Hurd adds, “I think the big one for me is having patience and grace with myself and each other, which isn’t always easy … I always joke that I’m a big planner and like to know everything in advance, and a lot of this we can’t know in advance, so it’s been hard for me, so vocalizing that to the team and getting support from the team has been great.”

Once the race ends, Hurd says she looks forward to the positive impact it will have on herself, her spouse, and the circle of friends and family who have supported her through the years.
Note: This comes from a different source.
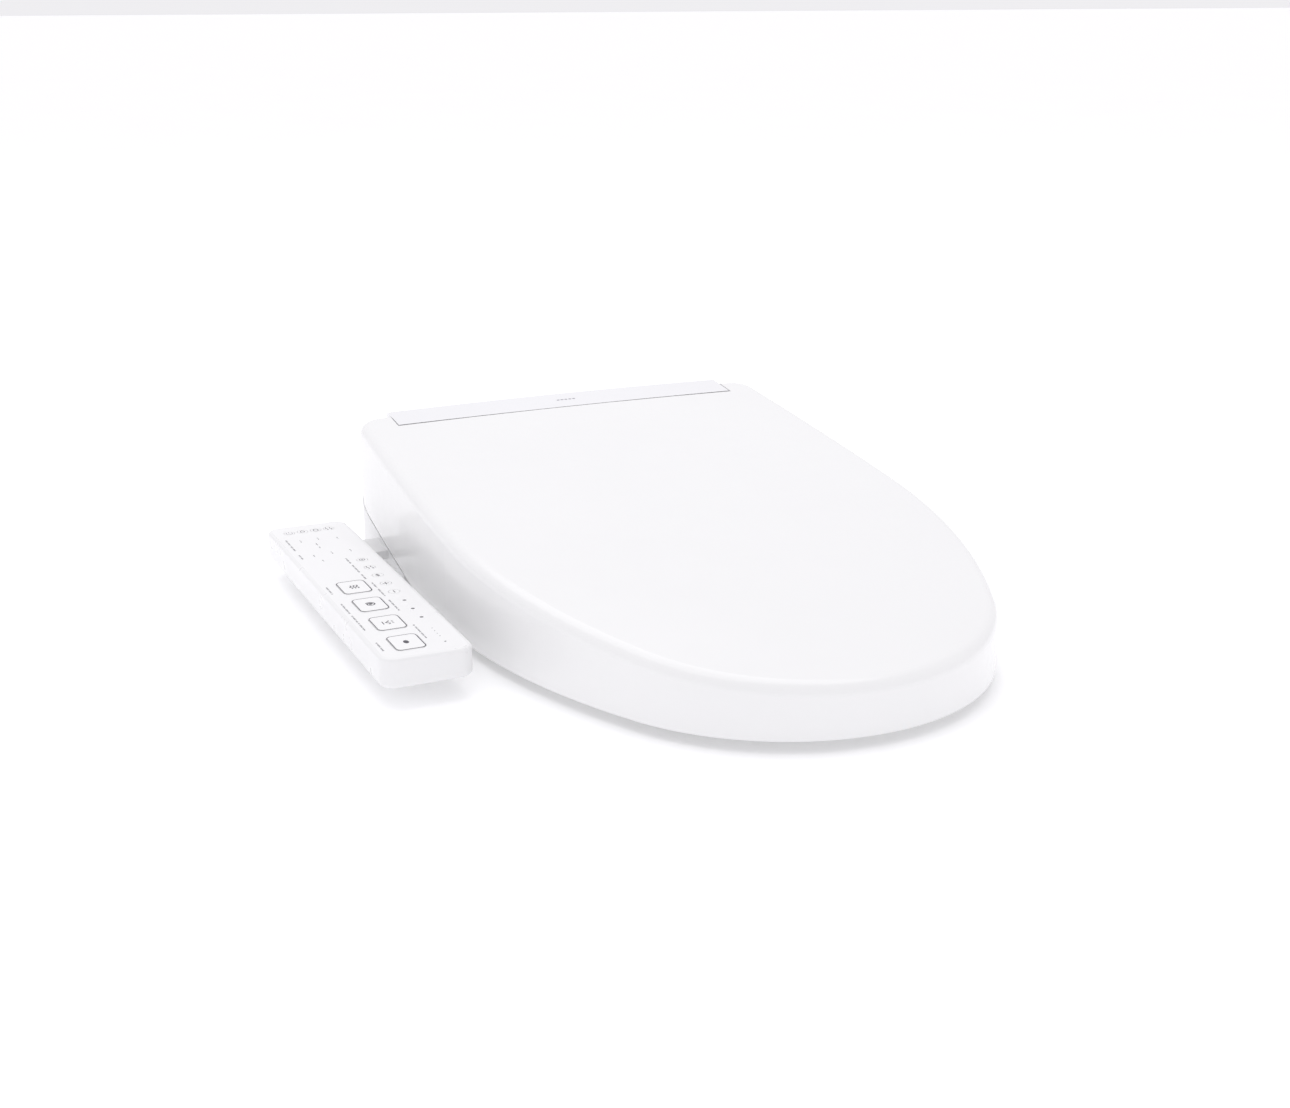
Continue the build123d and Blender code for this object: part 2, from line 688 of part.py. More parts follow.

“Besides that, I don’t know what life will be like after the row,” she says. “I’m going to take some time off work to give my body time to heal, but I do plan on going back to my same job for the time being, otherwise everything else will be different. I will have grown and changed a lot, and I’m looking forward to what that entails.”

Newton, meanwhile, is looking forward to something a little simpler (and sweeter).

“The first thing I want is fresh fruit and ice cream,” she says with a laugh.

“We’re both lucky in the fact that we can take some time off of work after, so I think there will be a lot of time for reflection and processing everything we went through that in the moment maybe we didn’t have too much time to think about,” she adds. “I think, without a doubt, we’ll have a different perspective on life at the end of this and maybe different ideas of different things we want to do. Our priorities might have changed by the end of it.

“It’s tough to predict, but I think we’ll have a new outlook after going through something as challenging as this, and we will definitely all be bonded for life.”